Booman appears comfortable with judging the conduct of the many by the conduct of the few. In doing so, he is employing the logical fallacy of generalizing from the particular. Then, on the basis of this fallacy, he proceeds to insult someone who is using her training to fight for the very same lending practises that he lauds ACORN for promoting.

For Booman to be right, we have to accept his assertion that ACORN and its employees are incorruptible, that their behavior is lock-step across each and every community that they operate in, that the ACORN sponsored church events with home loan lenders in dakinikat’s home district were not of the type propagated by Wells Fargo, and that the finance student who is working to fight against lending practises that exploit the poor is a liar and an agent for the Republican agenda.

ACORN employees have proven to be corruptible. dakinikat’s conference presentations are peer-reviewed, so they pass the truth test. In these publications she’s argued for regulation of said industries, which means she is arguing against the Republican agenda. It’s not unreasonable to assume that at least one of the home lending meetings involved a subprime mortgage lender. The only point that remains in Booman’s favor is the question of the role of ACORN in these loan meetings. It can be quickly dismissed, if we accept that ACORN would have worked with the lenders that offered the best deals for their constituents, even if these were necessarily subprime. They are, after all, only human.
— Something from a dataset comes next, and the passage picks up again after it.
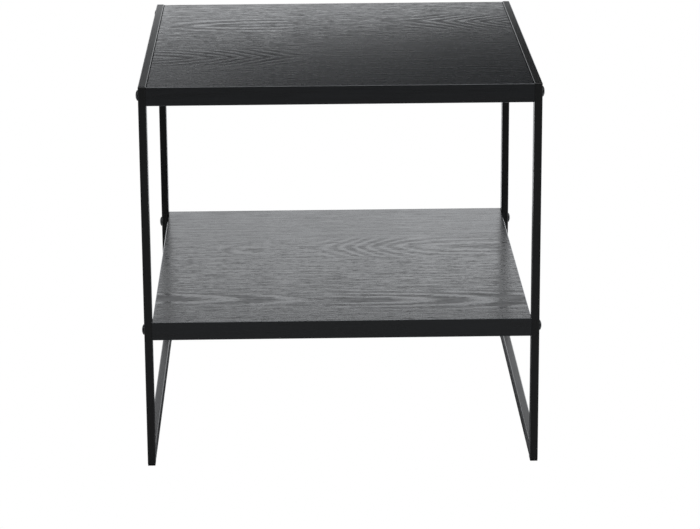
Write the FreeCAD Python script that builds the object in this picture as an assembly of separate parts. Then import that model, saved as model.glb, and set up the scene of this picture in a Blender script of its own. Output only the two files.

Booman’s case fails on the balance of probabilities. His assertions about ACORN’s purity are empirically false, practically naive, and only have their force via a logical fallacy. His accusation about the talking points is non-sensical, given her academic presentations. That these claims found his assertion that she is not to be trusted, indicate that his judgment about her truthfulness and intellectual adequacy is not trustworthy. His wrongness about her truthfulness does not make him a liar, but that he dirties her name based on such a pathetic claim means he is a scoundrel.